Il faudra attendre 1945 pour que soit enfin publié aux éditions GP un livre enrichi de ses illustrations. Écrit avec sa sœur ainée, les « Volontaires du Général Larafale » s’inscrit dans la veine des récits patriotiques d’après-guerre destinés à la jeunesse. L’observation des illustrations ayant servi à ce livre permet de dire sans exagération que sa technique de représentation des enfants n’est pas sans similitudes avec le travail d’un des plus grands illustrateur français du XX° , Francis Poulbot.
Malgré quelques parutions dans la Semaine de Suzette de ce que Marguerite Chabay aurait voulu être sa grande œuvre Minouchette et Catchipou, elle n’arrivera pas à percer dans l’édition enfantine.
A partir des années 50, elle fera passer au second plan sa passion du dessin pour s’engager au service des adultes handicapés.
Durant toutes ces années, parallèlement à l’illustration enfantine, Marguerite Chabay va aussi être un témoin précieux de la vie quimpéroise de l’époque. A travers, une multitude de dessins et croquis, elle nous offre une représentation des petits métiers présents dans la ville : sabotier, fileuse, potier, drapier ou vendeur de porcelaine.

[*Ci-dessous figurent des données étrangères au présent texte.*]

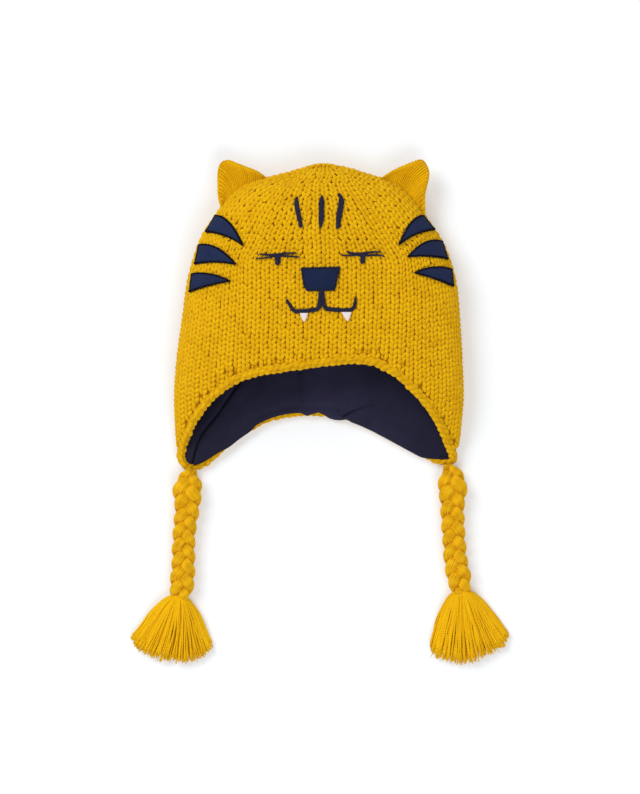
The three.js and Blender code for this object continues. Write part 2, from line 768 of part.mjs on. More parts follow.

De la place Médard aux bords du Steir, de la rue du Salé à la cathédrale Saint Corentin, avec son style à la fois naïf et réaliste, elle donne l’occasion aux visiteurs de l’exposition de se laisser emporter par leur imagination pour ressentir à la vue des costumes chamarrés et des coiffes lumineuses la vie de la population cornouaillaise de l’époque.
L’attachement à ses racines, l’amour de la Bretagne, sa foi catholique vont inspirer Marguerite et l’on ne peut que regretter que les magnifiques illustrations de l’enfance de Jésus, sa vie des Saints bretons comme ses tableaux de scènes de genres n’aient pas trouvé d’éditeur.
Quelques projets d’affiches et des couvertures de guide où brochures touristiques réalisées par ses soins viennent compléter et témoigner de la diversité de son talent et de la richesse de son œuvre.
Le Musée départemental breton nous offre donc là une bien belle exposition à voir, quelques instants en dehors du temps, quelques minutes de quiétude et de nostalgie d’une douceur de vivre révolue et rend là un hommage bien mérité à une grande illustratrice quimpéroise. A voir sans hésiter.
Yannig Berthelot
Du 9 février au 20 mai, exposition L’enfance rêvée, dédiée au travail de Marguerite Chabay, au Musée départemental breton,1 Rue du Roi Gradlon, 29000 Quimper . Du mardi au vendredi : de 9 h 30 à 17 h 30 et samedi et dimanche de 14 h à 17 h 30. Tarif plein : 5 €, réduit : 3 €. Gratuit le week-end.